ECLI:NL:RBDHA:2023:204
Rechtbank Den Haag
- Eerste aanleg - enkelvoudig
- Rechtspraak.nl
Beroep tegen niet tijdig beslissen over smartengeld na dienstongeval politie
In deze zaak heeft eiser, een ambtenaar van de politie, beroep ingesteld tegen het niet tijdig nemen van een besluit op zijn aanvraag voor smartengeld na een dienstongeval dat in september 2018 heeft plaatsgevonden. Eiser stelt dat de beslistermijn voor zijn aanvraag is overschreden, aangezien er meer dan drie jaar is verstreken zonder dat de mate van invaliditeit of het arbeidsongeschiktheidspercentage is vastgesteld. Eiser heeft verweerder op 13 juni 2022 in gebreke gesteld en verzoekt de rechtbank om de reeds verbeurde dwangsom vast te stellen en een nadere dwangsom op te leggen.

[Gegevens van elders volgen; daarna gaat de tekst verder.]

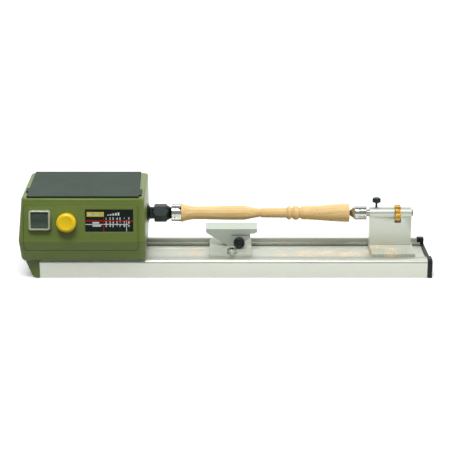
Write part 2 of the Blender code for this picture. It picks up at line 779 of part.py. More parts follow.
def make_bearing_block():
    """The casting that holds the spindle's two bearings, standing on the lower shell's floor."""
    centre = (0, SPINDLE_Y, SPINDLE_Z)
    foot = place(block(-186, -119, -14, 25.5, FLOOR_TOP + GAP, 38.0), "bearing_block", "cast_aluminium")
    barrel = [
        (-192.5, 11.3),
        (-192.5, 14.5),
        (-113.0, 14.5),
        (-113.0, 11.3),
        (-123.5, 11.3),
        (-123.5, 8.2),
        (-182.5, 8.2),
        (-182.5, 11.3),
    ]
    pedestal = block(-180, -125, SPINDLE_Y - 7, SPINDLE_Y + 7, 37.0, 59.5)
    shape(foot, [pedestal, moved(turned(barrel), *centre)], "UNION")
    foot.data.shade_smooth()
    foot.data.set_sharp_from_angle(angle=math.radians(35))
    for side, x in (("front", -123.2), ("rear", -192.2)):
        place(tube(x, x + 9.4, 6.1, 11.0), "spindle_bearing_" + side, "steel", centre, smooth=True)


def belt_outline(offset, steps=14):
    """A closed path round both pulleys, at a distance outside their rims; points are (y, z)."""
    big, small = SPINDLE_PULLEY_RADIUS + offset, MOTOR_PULLEY_RADIUS + offset
    dy, dz = MOTOR_Y - SPINDLE_Y, MOTOR_Z - SPINDLE_Z
    heading = math.atan2(dz, dy)
    spread = math.acos((big - small) / math.hypot(dy, dz))
    points = []
    for k in range(steps + 1):
        a = heading + spread + (math.tau - 2 * spread) * k / steps
        points.append((SPINDLE_Y + big * math.cos(a), SPINDLE_Z + big * math.sin(a)))
    for k in range(steps + 1):
        a = heading - spread + 2 * spread * k / steps
        points.append((MOTOR_Y + small * math.cos(a), MOTOR_Z + small * math.sin(a)))
    return points


def make_drive():
    """Motor, its bracket, shaft and pulley, the spindle's pulley and the belt round both."""
    motor = (0, MOTOR_Y, MOTOR_Z)
    can = [(-177.8, 2.9), (-177.8, 17.5), (-118.0, 17.5), (-118.0, 2.9)]
    can += [(-120.0, 2.9), (-120.0, 14.8), (-175.8, 14.8), (-175.8, 2.9)]
    place(turned(can), "motor_can", "black_steel", motor, smooth=True)
    bracket = place(block(-181.4, -178.2, 26, 60.5, FLOOR_TOP + GAP, 77), "motor_bracket", "steel")
    shape(bracket, [moved(rod(-190, -170, 6.0), y=MOTOR_Y, z=MOTOR_Z)])
    place(rod(-210.0, -116.0, 2.5), "motor_shaft", "steel", motor, smooth=True)
    place(tube(-173.0, -123.0, 2.8, 14.2), "motor_armature", "steel", motor, smooth=True)
    place(
        tube(PULLEY_LEFT, PULLEY_RIGHT, 2.8, MOTOR_PULLEY_RADIUS),
        "motor_pulley",
        "aluminium",
        motor,
        smooth=True,
    )
    place(tube(-192.0, -184.5, 2.8, 14.0), "motor_fan", "black_plastic", motor, smooth=True)
    place(
        tube(PULLEY_LEFT, PULLEY_RIGHT, 6.1, SPINDLE_PULLEY_RADIUS),
        "spindle_pulley",
        "aluminium",
        (0, SPINDLE_Y, SPINDLE_Z),
        smooth=True,
    )
    belt = place(
        prism(belt_outline(BELT_GAP + BELT_THICK), "X", PULLEY_LEFT + 2, PULLEY_RIGHT - 2),
        "drive_belt",
        "belt_rubber",
    )
    shape(belt, [prism(belt_outline(BELT_GAP), "X", PULLEY_LEFT, PULLEY_RIGHT)])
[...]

Verweerder, de Korpschef van Politie, betwist de stelling van eiser en stelt dat de termijn voor het nemen van een beslissing op de aanvraag voor smartengeld pas aanvangt op het moment dat de mate van invaliditeit is vastgesteld. De rechtbank heeft de zaak versneld behandeld en op 16 januari 2023 uitspraak gedaan. De rechtbank oordeelt dat de verplichting om binnen twee jaar na het dienstongeval de mate van invaliditeit vast te stellen geen beslistermijn is. De beslistermijn voor de toekenning van smartengeld vangt aan op het moment dat de mate van invaliditeit is vastgesteld en bedraagt drie weken.
De rechtbank volgt verweerder in zijn standpunt en concludeert dat de beslistermijn voor de toekenning van smartengeld nog niet is verstreken. Eiser's beroep wordt ongegrond verklaard, en de rechtbank beslist dat verweerder de kosten van de procedure niet hoeft te vergoeden. Deze uitspraak is openbaar uitgesproken en kan binnen zes weken worden aangevochten bij de Centrale Raad van Beroep.